Python debugger inside docker

It's possible to use the interactive debugging tool pdb inside Docker with this method:

  1. Edit the docker-compose.yml and for the backend service, add:

    tty: true
    stdin_open: true

    just under

    ports:
     - 127.0.0.1:5000:5000
  2. Put import pdb; pdb.set_trace() in the python code where you would like to activate the debugger.

  3. Run with docker-compose as normal.

  4. Find out the id of the container running the backend.

    docker container ls
  5. Attach to the running backend container:

    docker container attach <container_id/name>

Config settings

When run from the cloned repo, all settings are set to default values. These values are publicly visible on GitHub and should not be used in production!

❗️ At the time of writing, upload within projects created in the development database will most likely not work. To use the upload functionality with the CLI, first create a project.

The following test usernames ship in the development setup:

All have the password: password

Database changes

If you modify the database models (e.g. tables or indexes), you must create a migration for the changes. We use Alembic (via flask-migrate) which compares our database models with the running database to generate a suggested migration.

The new migration can be autogenerated in two main ways:

  1. Make sure the development setup is running (docker-compose up) while doing the changes.

  2. Reset the container using docker-compose down and then remove flask init-db $$DB_TYPE && in docker-compose.yml. It will prevent the population of the database, allowing you to install the old schema and build your migration on top of it by running docker-compose up

To create the migration, run the command flask db migrate -m <migration name> in the running backend:

docker exec dds_backend flask db migrate -m <migration name>

This will create a migration in the folder migrations/versions. Confirm that the changes in the file match the changes you did, otherwise change the upgrade and downgrade functions as needed. Keep an eye out for changes to the apscheduler tables and indexes, and make sure they are not included in the migration. Once the migration looks ok, test it by running flask db upgrade in the backend:

docker exec dds_backend flask db upgrade

Finally, confirm that the database looks correct after running the migration and commit the migration file to git. Note that you need to run black on the generated migration file.

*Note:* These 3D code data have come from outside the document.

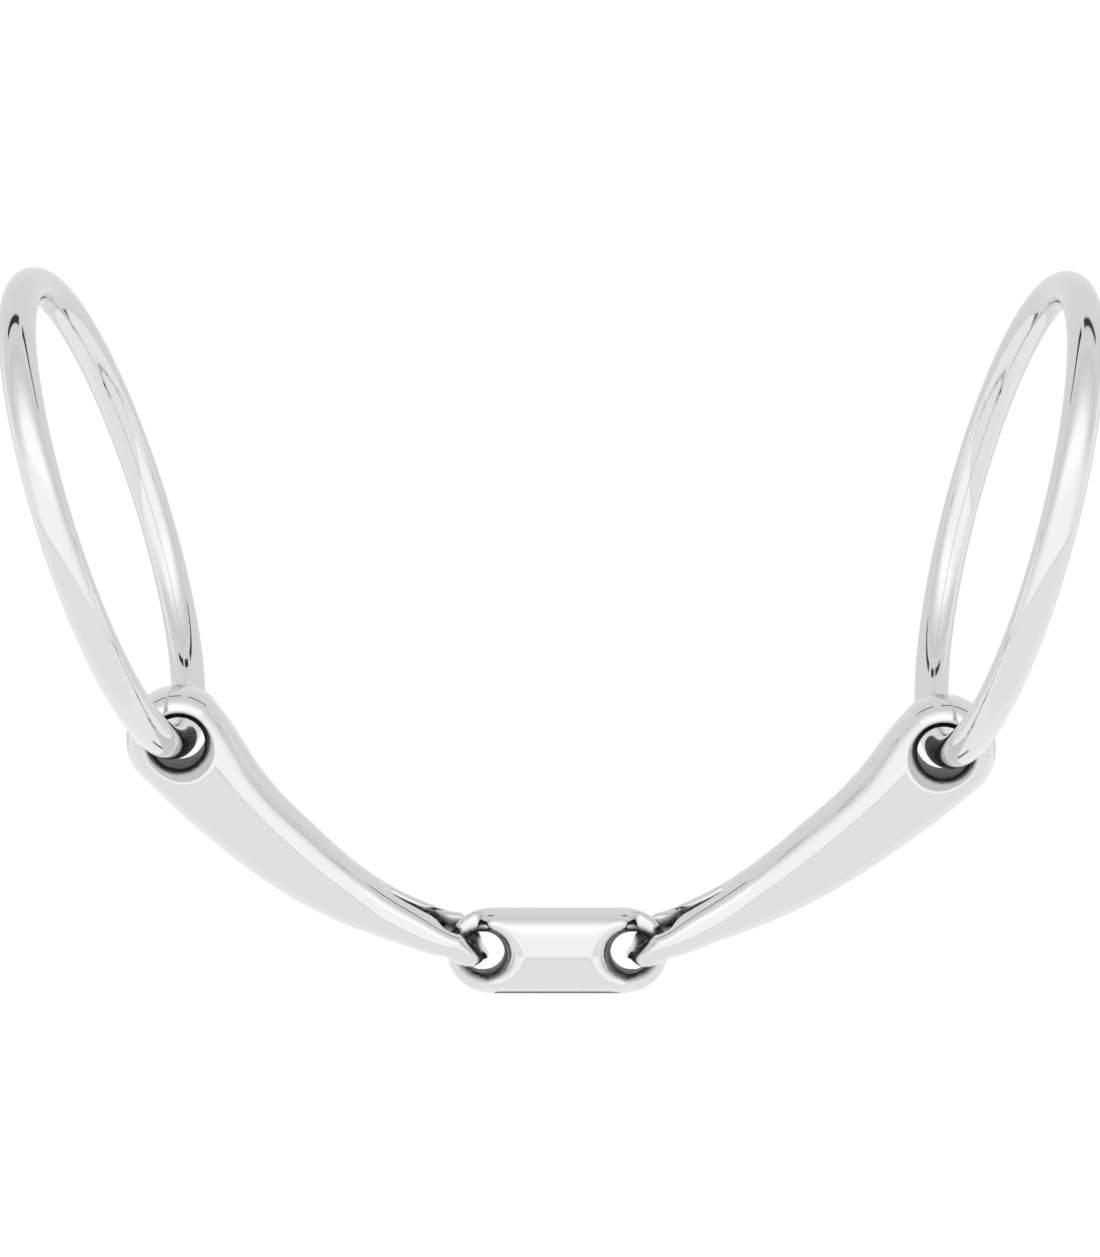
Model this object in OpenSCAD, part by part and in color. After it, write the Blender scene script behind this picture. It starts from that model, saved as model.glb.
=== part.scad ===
// Double-jointed loose-ring snaffle bit, in polished stainless steel.
// Five pieces: two round-wire rings, two tapered mouthpiece arms (cannons) and a lozenge link.
// +X runs across the mouth to the right, +Y towards the rings, +Z along the cheeks.
// The origin is the middle of the link.

/* [Rings] */
// Inside diameter of each ring
ring_inner_d = 70; // [60:1:80]
// Thickness of the ring wire
ring_wire_d = 5.7; // [4:0.1:6]

/* [Cannons] */
// Length from the link joint to the middle of the ring bore
cannon_length = 60.6; // [50:0.1:70]
// Width across the fat end, around the ring bore
butt_width = 16.8; // [15:0.1:20]
// Thickness of the fat end, along the ring bore
butt_thickness = 13.2; // [11:0.1:16]
// Width of the slim end, where it loops through the link
slim_width = 4.6; // [4:0.1:5]
// Thickness of the waist, between the two ends
waist_thickness = 10.4; // [8:0.1:12]
// How far the left cannon is arched off its straight line
left_bow = 5.2; // [0:0.1:7]
// How far the right cannon is arched off its straight line
right_bow = 4; // [0:0.1:7]
// Diameter of the bore that the ring runs in
ring_bore_d = 8.4; // [8:0.1:9]
// Diameter of the small eye that the link's end lies in
slim_eye_d = 7.6; // [7.4:0.1:7.8]
// Thickness of the metal around the small eye
slim_eye_wall = 3.3; // [3:0.1:3.4]

/* [Link] */
// Length of the link, end to end
link_length = 36.2; // [34:0.1:42]
// Width of the link
link_width = 14; // [13:0.1:16]
// Thickness at the middle of the link
link_thickness = 10.4; // [8:0.1:12]
// Thickness of the thin bar beyond each hole, at the very end
link_end_thickness = 4.2; // [3.8:0.1:4.3]
// Diameter of the two holes in the link
link_hole_d = 6.9; // [6.7:0.1:7.1]

/* [Rest pose] */
// Angle of the left cannon to the link
left_cannon_angle = 36.8; // [0:0.1:50]
// Angle of the right cannon to the link
right_cannon_angle = 35; // [0:0.1:50]
// How far each cannon rises from the link to its ring bore
cannon_rise_angle = 6; // [0:0.5:8]
// How far the left ring leans away from the middle
left_ring_lean = 17.1; // [0:0.1:30]
// How far the right ring leans away from the middle
right_ring_lean = 14.4; // [0:0.1:30]
// How far the upper half of each ring opens outwards
ring_splay = 3.4; // [0:0.1:4]

/* [Hidden] */

LEFT = -1;
RIGHT = 1;
ROUND_FN = 96;
RING_FN = 160;
SECTION_POINTS = 32;   // points around each section of a cannon or the link
SECTION_POWER = 2.3;   // 2 is an ellipse, and more is squarer
BOW_POWER = 0.8;       // below 1, the arch of a cannon is fullest on the link's side
END_POWER = 4;         // how blunt the rounded ends are
CAP_STEPS = 9;         // sections in each rounded end
CANNON_STEPS = 22;     // sections along a cannon between its ends
LINK_STEPS = 20;       // sections along the link between its ends
CAP_REACH = 86;        // degrees of a quarter turn at which an end is cut flat
BEYOND = 1;            // how far a cut runs past the metal

ring_r = (ring_inner_d + ring_wire_d) / 2;
hinge_x = 12.5;                                // from the middle of the link to each joint axis
link_hole_x = 12.1;                            // from the middle of the link to each hole
link_cap_x = (link_length - link_width) / 2;   // where the link's round ends begin
link_thin_start = 10.4;                        // where the link begins to thin towards its end bars
link_thin_end = 13.4;                          // where it has thinned to link_end_thickness
link_lip_r = 2.6;
butt_cap_r = 8.3;
butt_lip_r = 2.1;
slim_eye_r = slim_eye_d / 2 + slim_eye_wall;   // outside of the small eye
slim_eye_x = slim_eye_r - slim_eye_wall / 2;   // from the joint axis to the middle of the small eye
slim_eye_lip_r = slim_width / 2 - 0.3;         // leaves a narrow straight land inside the eye
waist_x = 22;                                  // where the cannon is at its thinnest along Z

// 0 before a, 1 after b, and a smooth rise between them
function rise(a, b, x) =
    let (t = min(1, max(0, (x - a) / (b - a))))
    t * t * (3 - 2 * t);

// The rest of a size that has come u of the way to a rounded end
function blunt(u) = pow(1 - pow(min(1, max(0, u)), END_POWER), 1 / END_POWER);

// A point of a section that is 2a wide and 2b thick
function section_point(a, b, turn) =
    let (c = cos(turn), s = sin(turn))
    [a * sign(c) * pow(abs(c), 2 / SECTION_POWER), b * sign(s) * pow(abs(s), 2 / SECTION_POWER)];

// Where the sections of a piece lie: close together in its rounded ends, which begin at x0 and x1
function stations(x0, cap0, x1, cap1, steps) = concat(
    [for (i = [0 : CAP_STEPS - 1]) x0 - cap0 * sin(CAP_REACH * (1 - i / CAP_STEPS))],
    [for (i = [0 : steps]) x0 + (x1 - x0) * i / steps],
    [for (i = [1 : CAP_STEPS]) x1 + cap1 * sin(CAP_REACH * i / CAP_STEPS)]
);

// A closed skin through the sections. shape has [x, y of its middle, half width, half thickness] of each
module skin(shape) {
    rows = len(shape);
    points = [for (s = shape, j = [0 : SECTION_POINTS - 1])
        let (p = section_point(s[2], s[3], 360 * j / SECTION_POINTS))
        [s[0], s[1] + p[0], p[1]]];
    sides = [for (i = [0 : rows - 2], j = [0 : SECTION_POINTS - 1])
        let (k = (j + 1) % SECTION_POINTS, low = i * SECTION_POINTS, high = low + SECTION_POINTS)
        each [[low + j, high + j, high + k], [low + j, high + k, low + k]]];
    first_end = [for (j = [0 : SECTION_POINTS - 1]) j];
    last_end = [for (j = [0 : SECTION_POINTS - 1]) rows * SECTION_POINTS - 1 - j];
    polyhedron(points, concat([first_end], sides, [last_end]));
}

// What is cut away for a round hole with rounded lips, through metal that is thickness deep
module lipped_hole(hole_d, thickness, lip_r) {
    land = thickness / 2 - lip_r;
    rotate_extrude($fn = ROUND_FN)
    difference() {
        translate([0, -thickness / 2 - BEYOND])
        square([hole_d / 2 + lip_r, thickness + 2 * BEYOND]);
        translate([hole_d / 2, -land])
        square([lip_r + BEYOND, 2 * land]);
        for (side = [-1, 1])
        translate([hole_d / 2 + lip_r, side * land])
        circle(r = lip_r, $fn = ROUND_FN);
    }
}

// Half width of a cannon, at x from the link joint
function cannon_half_width(x) =
    let (taper = slim_width / 2 + (butt_width - slim_width) / 2 * min(1, x / cannon_length))
    x > cannon_length ? butt_width / 2 * sqrt(1 - pow((x - cannon_length) / butt_cap_r, 2))
    : x < slim_eye_x ? max(slim_width / 2, taper) * blunt((slim_eye_x - x) / slim_eye_r)
    : taper;

// Half thickness of a cannon, at x from the link joint
function cannon_half_thickness(x) =
    x > cannon_length ? butt_thickness / 2 * blunt((x - cannon_length) / butt_cap_r)
    : x < slim_eye_x ? sqrt(pow(slim_eye_r, 2) - pow(slim_eye_x - x, 2))
    : x < waist_x ? slim_eye_r + (waist_thickness / 2 - slim_eye_r) * rise(slim_eye_x, waist_x, x)
    : (waist_thickness + (butt_thickness - waist_thickness) * rise(waist_x, cannon_length, x)) / 2;

// How far the middle of a cannon is off its straight line. The arch starts at the middle of the small eye
function cannon_middle(x, bow) =
    let (t = min(1, max(0, (x - slim_eye_x) / (cannon_length - slim_eye_x))))
    -bow * sin(180 * pow(t, BOW_POWER));

// A cannon that points along +X, with the link joint at the origin
module cannon(bow) {
    difference() {
        skin([for (x = stations(slim_eye_x, slim_eye_r, cannon_length, butt_cap_r, CANNON_STEPS))
            [x, cannon_middle(x, bow), cannon_half_width(x), cannon_half_thickness(x)]]);
        translate([cannon_length, 0, 0])
        lipped_hole(ring_bore_d, butt_thickness, butt_lip_r);
        translate([slim_eye_x, 0, 0])
        rotate([90, 0, 0])
        lipped_hole(slim_eye_d, slim_width, slim_eye_lip_r);
    }
}

// A cannon in its place on the right, or mirrored on the left
module placed_cannon(side, angle, bow) {
    mirror([side == LEFT ? 1 : 0, 0, 0])
    translate([hinge_x, 0, 0])
    rotate([0, 0, angle])
    rotate([0, -cannon_rise_angle, 0])
    cannon(bow);
}

// The middle of a cannon's ring bore
function bore_middle(side, angle) =
    let (reach = cannon_length * cos(cannon_rise_angle))
    [side * (hinge_x + reach * cos(angle)), reach * sin(angle), cannon_length * sin(cannon_rise_angle)];

// A ring whose wire passes through the middle of its bore
module placed_ring(side, angle, lean) {
    translate(bore_middle(side, angle))
    rotate([0, 0, -side * lean])
    rotate([0, side * ring_splay, 0])
    translate([0, ring_r, 0])
    rotate([0, 90, 0])
    rotate_extrude($fn = RING_FN)
    translate([ring_r, 0])
    circle(d = ring_wire_d, $fn = ROUND_FN);
}

module left_ring() {
    color("gainsboro")
    placed_ring(LEFT, left_cannon_angle, left_ring_lean);
}

module right_ring() {
    color("gainsboro")
    placed_ring(RIGHT, right_cannon_angle, right_ring_lean);
}

module left_cannon() {
    color("silver")
    placed_cannon(LEFT, left_cannon_angle, left_bow);
}

module right_cannon() {
    color("silver")
    placed_cannon(RIGHT, right_cannon_angle, right_bow);
}

// Half width of the link, at x from its middle
function link_half_width(x) =
    let (past = max(0, abs(x) - link_cap_x))
    sqrt(pow(link_width / 2, 2) - past * past);

// Half thickness of the link, at x from its middle
function link_half_thickness(x) =
    let (thin = rise(link_thin_start, link_thin_end, abs(x)))
    (link_thickness + (link_end_thickness - link_thickness) * thin) / 2
        * blunt((abs(x) - link_cap_x) / (link_width / 2));

module centre_link() {
    color("silver")
    difference() {
        skin([for (x = stations(-link_cap_x, link_width / 2, link_cap_x, link_width / 2, LINK_STEPS))
            [x, 0, link_half_width(x), link_half_thickness(x)]]);
        for (side = [LEFT, RIGHT])
        translate([side * link_hole_x, 0, 0])
        lipped_hole(link_hole_d, link_thickness, link_lip_r);
    }
}

left_ring();
right_ring();
left_cannon();
right_cannon();
centre_link();
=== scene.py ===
"""Looks of the loose-ring snaffle bit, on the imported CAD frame.

The fields and pieces are worked out in millimetres in the CAD frame, and meshes are written in metres.
"""

import math

import bpy
import numpy as np
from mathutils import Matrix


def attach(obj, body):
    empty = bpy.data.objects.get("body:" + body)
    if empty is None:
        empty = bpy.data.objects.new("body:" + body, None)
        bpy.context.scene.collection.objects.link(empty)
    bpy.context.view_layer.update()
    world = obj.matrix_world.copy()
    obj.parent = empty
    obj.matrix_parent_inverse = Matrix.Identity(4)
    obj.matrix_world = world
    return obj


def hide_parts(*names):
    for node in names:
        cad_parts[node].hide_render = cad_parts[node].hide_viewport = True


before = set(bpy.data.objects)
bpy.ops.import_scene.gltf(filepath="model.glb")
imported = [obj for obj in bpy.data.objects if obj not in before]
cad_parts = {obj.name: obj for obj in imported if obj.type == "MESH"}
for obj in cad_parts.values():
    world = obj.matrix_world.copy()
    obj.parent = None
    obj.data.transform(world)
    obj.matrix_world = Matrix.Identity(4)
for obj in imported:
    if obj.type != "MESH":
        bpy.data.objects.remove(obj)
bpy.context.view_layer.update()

MM = 0.001
LEFT, RIGHT = -1, 1

# Sizes shared with the CAD model, in millimetres and degrees
HINGE_X = 12.5
CANNON_LENGTH = 60.6
CANNON_RISE = 6.0
CANNON_ANGLE = {LEFT: 36.8, RIGHT: 35.0}
CANNON_BOW = {LEFT: 5.2, RIGHT: 4.0}
BOW_POWER = 0.8
RING_LEAN = {LEFT: 17.1, RIGHT: 14.4}
RING_SPLAY = 3.4
RING_R = 37.85
WIRE_R = 2.85
BORE_R = 4.2
EYE_HOLE_R = 3.8
EYE_WALL = 3.3
EYE_X = EYE_HOLE_R + EYE_WALL / 2
EYE_R = EYE_HOLE_R + EYE_WALL
WAIST_THICKNESS = 10.4
BUTT_THICKNESS = 13.2
LINK_LENGTH = 36.2
LINK_WIDTH = 14.0
LINK_THICKNESS = 10.4
LINK_END_THICKNESS = 4.2
LINK_HOLE_X = 12.1
LINK_THIN_START, LINK_THIN_END = 10.4, 13.4
LINK_HOLE_R = 3.45

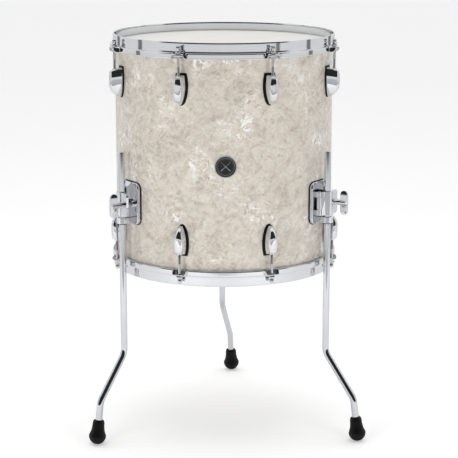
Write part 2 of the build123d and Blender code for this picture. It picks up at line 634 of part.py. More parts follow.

↩️ If you want to start over, restore the content of migrations/versions (remove new files, run git restore on the folder) and start from autogeneration method 2.

Database issues while running docker-compose up

If you run into issues with complaints about the db while running docker-compose up you can try to reset the containers by running docker-compose down before trying again. If you still have issues, try cleaning up containers and volumes manually.

⚠️ These commands will remove all containers and volumes! If you are working on other projects please be more selective.

docker rm $(docker ps -a -q) -f
docker volume prune

Then run docker-compose up as normal. The images will be rebuilt from scratch before launch.

If there are still issues, try deleting the pycache folders and repeat the above steps.

Run tests

Tests run on github actions on every pull request and push against master and dev. To run the tests locally, use this command:

docker-compose -f docker-compose.yml -f tests/docker-compose-test.yml up --build --exit-code-from backend

This will create a test database in the mariadb container called DeliverySystemTest which will be populated before a test and emptied after a test has finished.

It's possible to supply arguments to pytest via the environment variable $DDS_PYTEST_ARGS. For example to only run the test_x inside the file tests/test_y.py you would set this variable as follows: export DDS_PYTEST_ARGS=tests/test_y.py::test_x.

To run interactively, use the following command:

docker-compose -f docker-compose.yml -f tests/docker-compose-test-interactive.yml up --build --exit-code-from backend

Then in a new terminal, shell into the container and run pytest:

docker exec -it dds_backend /bin/sh
pytest

If you want to run tests quickly, without rebuilding the database each time, set the SAVE_DB environment variable:

SAVE_DB=1 pytest

Note that this stops the database from being deleted, so it will speed up the next run. Equally, if you want to tear down you need to run pytest twice without it, as it only affects the tear down.


Production Instance

The production version of the backend image is published at Dockerhub. It can also be built by running:

docker build --target production -f Dockerfiles/backend.Dockerfile .

Use docker-compose.yml as a reference for the required environment.

Configuration

The environment variable DDS_APP_CONFIG defines the location of the config file, e.g. /code/dds_web/dds_app.cfg. The config values are listed in dds_web/config.py. Add them to the file in the format:

MAX_CONTENT_LENGTH = 0x1000000
MAX_DOWNLOAD_LIMIT = 1000000000

❗ It is recommended that you redefine all values in config.py in your config file to avoid using default values by mistake.

Initialise the database

Before you can use the system, you must run flask db upgrade to initialise the database schema and prepare for future database migrations. You can also add a superuser by running flask init-db production. In order to customize the user, make sure to set the SUPERADMIN* config options.

Upgrades

Whenever you upgrade to a newer version, start by running flask db upgrade to make sure that the database schema is up-to-date.